* **Required task**:
Restate the complete material exactly.

Dataset excerpt
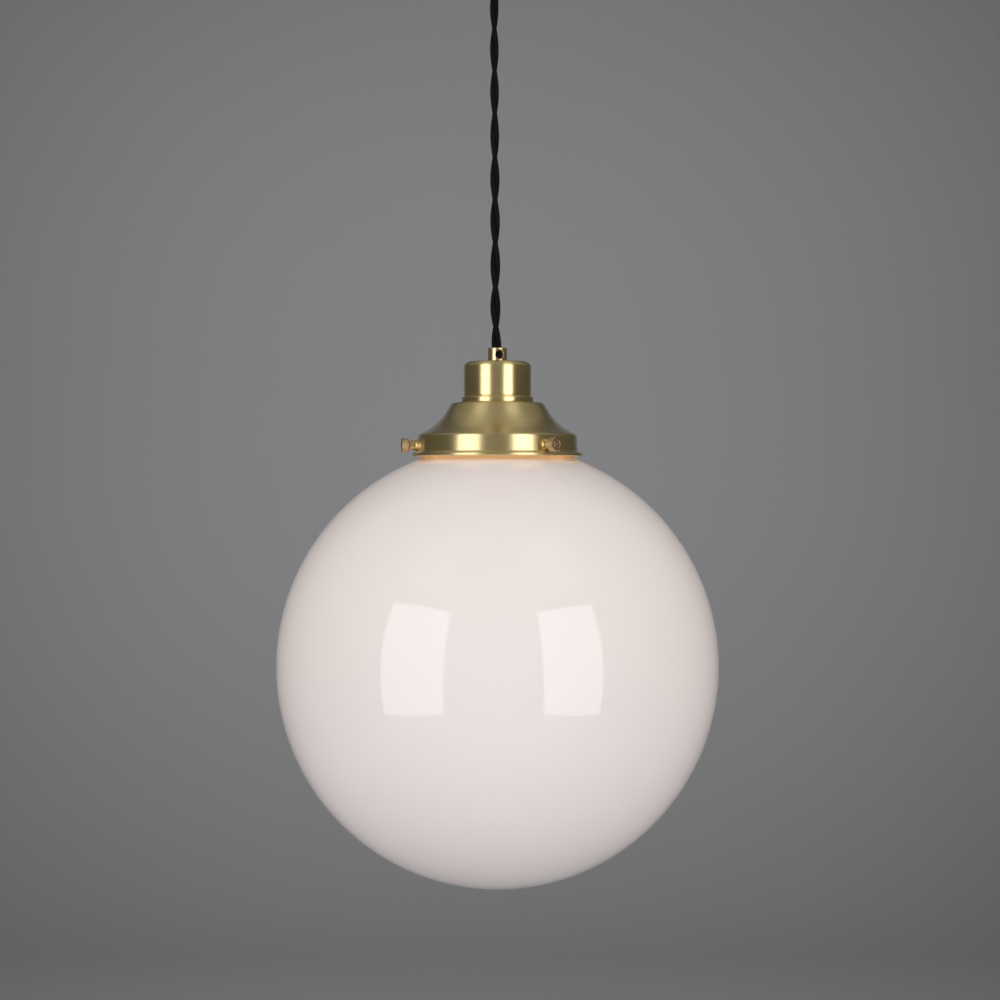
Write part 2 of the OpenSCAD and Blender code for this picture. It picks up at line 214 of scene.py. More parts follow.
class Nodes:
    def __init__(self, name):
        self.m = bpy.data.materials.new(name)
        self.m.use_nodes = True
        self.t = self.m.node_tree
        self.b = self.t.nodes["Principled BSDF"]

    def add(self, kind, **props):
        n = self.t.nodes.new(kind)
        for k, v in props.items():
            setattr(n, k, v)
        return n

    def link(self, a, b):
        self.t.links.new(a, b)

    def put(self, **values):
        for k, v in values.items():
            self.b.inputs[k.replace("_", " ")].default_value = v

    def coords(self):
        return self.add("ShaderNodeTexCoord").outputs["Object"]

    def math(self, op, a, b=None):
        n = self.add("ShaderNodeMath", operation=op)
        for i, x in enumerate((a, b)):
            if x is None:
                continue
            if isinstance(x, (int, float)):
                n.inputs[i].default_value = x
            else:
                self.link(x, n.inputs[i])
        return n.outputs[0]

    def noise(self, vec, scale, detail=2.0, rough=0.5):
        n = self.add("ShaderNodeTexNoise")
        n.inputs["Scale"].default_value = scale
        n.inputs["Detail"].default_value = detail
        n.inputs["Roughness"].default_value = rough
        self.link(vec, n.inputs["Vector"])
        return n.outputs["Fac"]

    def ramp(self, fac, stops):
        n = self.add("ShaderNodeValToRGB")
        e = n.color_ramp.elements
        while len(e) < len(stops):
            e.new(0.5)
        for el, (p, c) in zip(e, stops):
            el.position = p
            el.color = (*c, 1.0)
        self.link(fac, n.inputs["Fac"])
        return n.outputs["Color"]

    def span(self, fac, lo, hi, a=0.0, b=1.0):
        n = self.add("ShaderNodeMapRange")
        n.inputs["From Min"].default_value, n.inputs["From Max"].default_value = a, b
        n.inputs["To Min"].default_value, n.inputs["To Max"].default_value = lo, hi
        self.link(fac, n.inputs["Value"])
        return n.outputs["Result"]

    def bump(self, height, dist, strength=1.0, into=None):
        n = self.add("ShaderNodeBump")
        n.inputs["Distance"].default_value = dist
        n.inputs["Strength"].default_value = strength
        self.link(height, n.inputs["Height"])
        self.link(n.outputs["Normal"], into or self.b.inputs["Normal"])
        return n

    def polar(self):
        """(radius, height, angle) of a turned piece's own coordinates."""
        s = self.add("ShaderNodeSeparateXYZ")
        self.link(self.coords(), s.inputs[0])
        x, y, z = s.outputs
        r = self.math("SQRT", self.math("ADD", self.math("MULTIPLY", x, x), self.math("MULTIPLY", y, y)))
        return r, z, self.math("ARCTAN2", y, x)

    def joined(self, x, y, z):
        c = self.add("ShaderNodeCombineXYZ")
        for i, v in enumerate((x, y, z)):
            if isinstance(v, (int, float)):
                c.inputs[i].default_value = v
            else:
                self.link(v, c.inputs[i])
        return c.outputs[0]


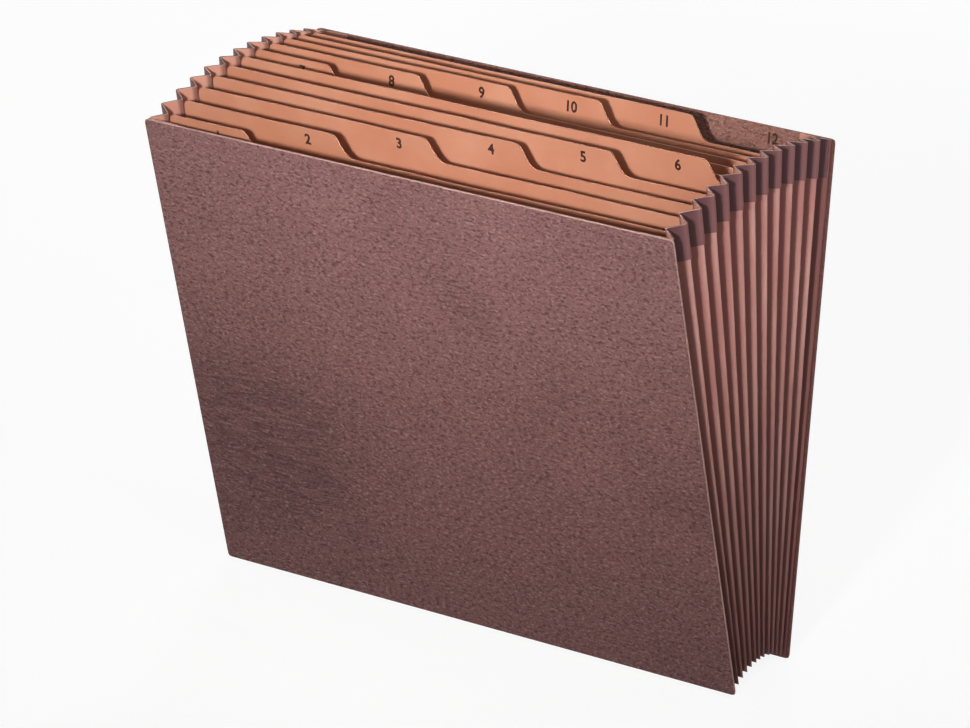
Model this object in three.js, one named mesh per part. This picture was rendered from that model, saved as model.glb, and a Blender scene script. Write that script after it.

* **Answer to the problem**:
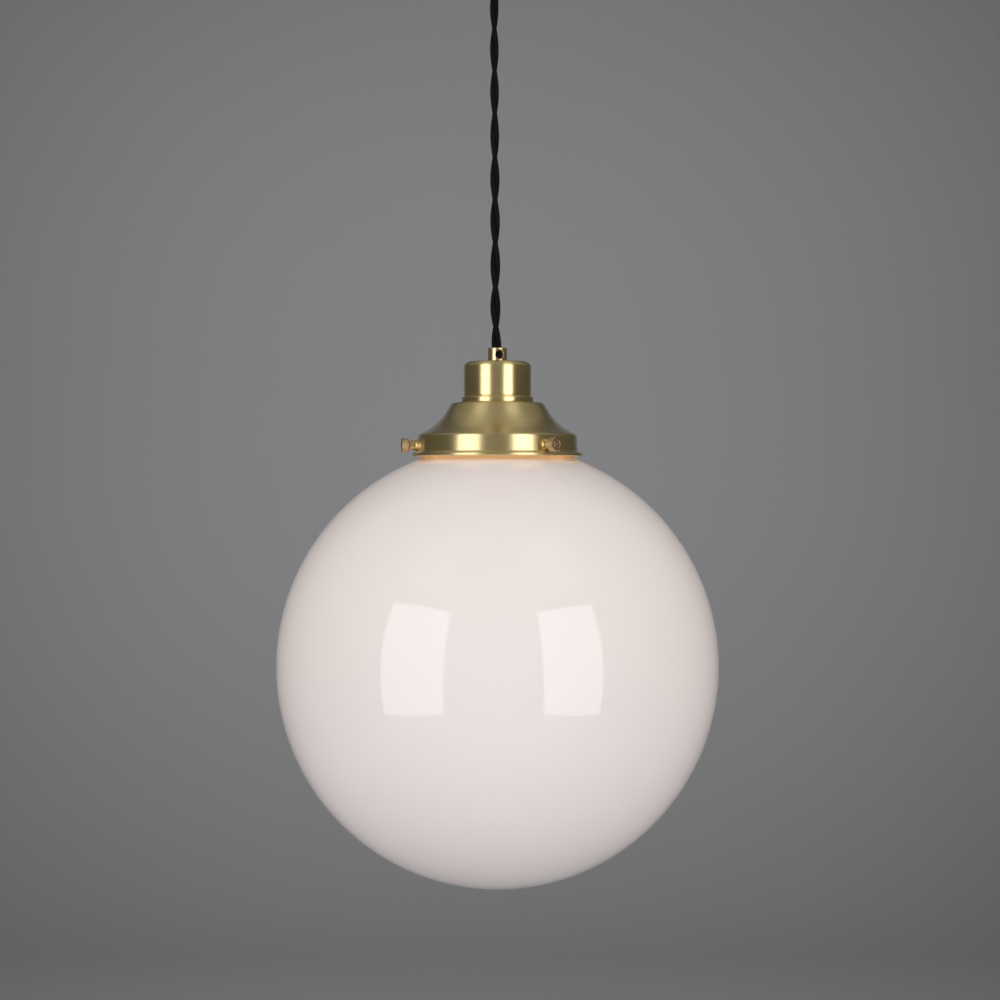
Write part 2 of the OpenSCAD and Blender code for this picture. It picks up at line 214 of scene.py. More parts follow.
class Nodes:
    def __init__(self, name):
        self.m = bpy.data.materials.new(name)
        self.m.use_nodes = True
        self.t = self.m.node_tree
        self.b = self.t.nodes["Principled BSDF"]

    def add(self, kind, **props):
        n = self.t.nodes.new(kind)
        for k, v in props.items():
            setattr(n, k, v)
        return n

    def link(self, a, b):
        self.t.links.new(a, b)

    def put(self, **values):
        for k, v in values.items():
            self.b.inputs[k.replace("_", " ")].default_value = v

    def coords(self):
        return self.add("ShaderNodeTexCoord").outputs["Object"]

    def math(self, op, a, b=None):
        n = self.add("ShaderNodeMath", operation=op)
        for i, x in enumerate((a, b)):
            if x is None:
                continue
            if isinstance(x, (int, float)):
                n.inputs[i].default_value = x
            else:
                self.link(x, n.inputs[i])
        return n.outputs[0]

    def noise(self, vec, scale, detail=2.0, rough=0.5):
        n = self.add("ShaderNodeTexNoise")
        n.inputs["Scale"].default_value = scale
        n.inputs["Detail"].default_value = detail
        n.inputs["Roughness"].default_value = rough
        self.link(vec, n.inputs["Vector"])
        return n.outputs["Fac"]

    def ramp(self, fac, stops):
        n = self.add("ShaderNodeValToRGB")
        e = n.color_ramp.elements
        while len(e) < len(stops):
            e.new(0.5)
        for el, (p, c) in zip(e, stops):
            el.position = p
            el.color = (*c, 1.0)
        self.link(fac, n.inputs["Fac"])
        return n.outputs["Color"]

    def span(self, fac, lo, hi, a=0.0, b=1.0):
        n = self.add("ShaderNodeMapRange")
        n.inputs["From Min"].default_value, n.inputs["From Max"].default_value = a, b
        n.inputs["To Min"].default_value, n.inputs["To Max"].default_value = lo, hi
        self.link(fac, n.inputs["Value"])
        return n.outputs["Result"]

    def bump(self, height, dist, strength=1.0, into=None):
        n = self.add("ShaderNodeBump")
        n.inputs["Distance"].default_value = dist
        n.inputs["Strength"].default_value = strength
        self.link(height, n.inputs["Height"])
        self.link(n.outputs["Normal"], into or self.b.inputs["Normal"])
        return n

    def polar(self):
        """(radius, height, angle) of a turned piece's own coordinates."""
        s = self.add("ShaderNodeSeparateXYZ")
        self.link(self.coords(), s.inputs[0])
        x, y, z = s.outputs
        r = self.math("SQRT", self.math("ADD", self.math("MULTIPLY", x, x), self.math("MULTIPLY", y, y)))
        return r, z, self.math("ARCTAN2", y, x)

    def joined(self, x, y, z):
        c = self.add("ShaderNodeCombineXYZ")
        for i, v in enumerate((x, y, z)):
            if isinstance(v, (int, float)):
                c.inputs[i].default_value = v
            else:
                self.link(v, c.inputs[i])
        return c.outputs[0]


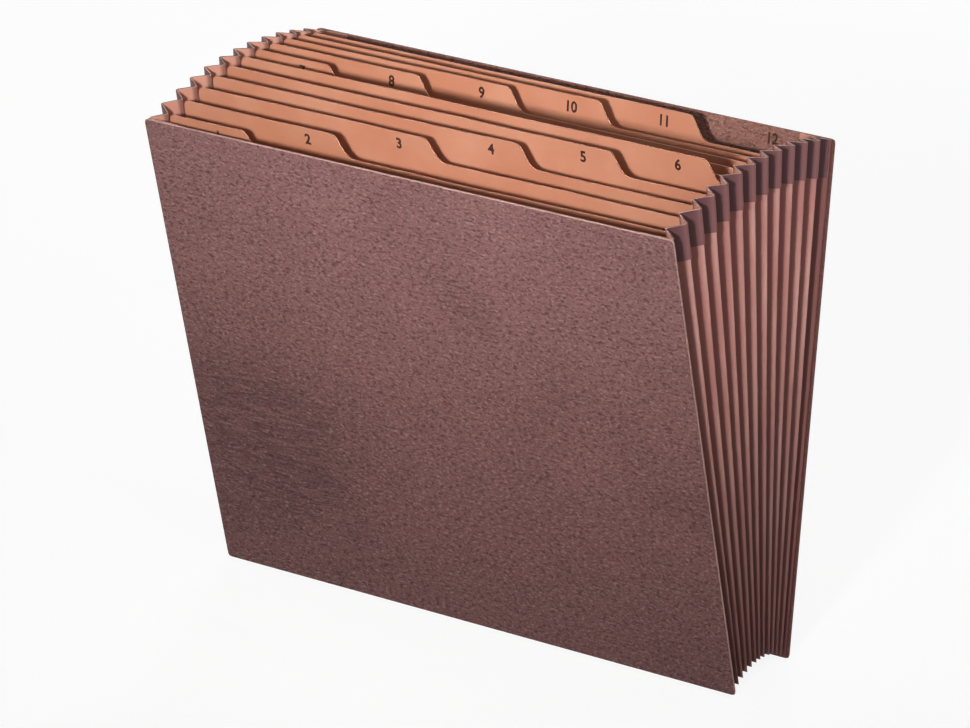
Model this object in three.js, one named mesh per part. This picture was rendered from that model, saved as model.glb, and a Blender scene script. Write that script after it.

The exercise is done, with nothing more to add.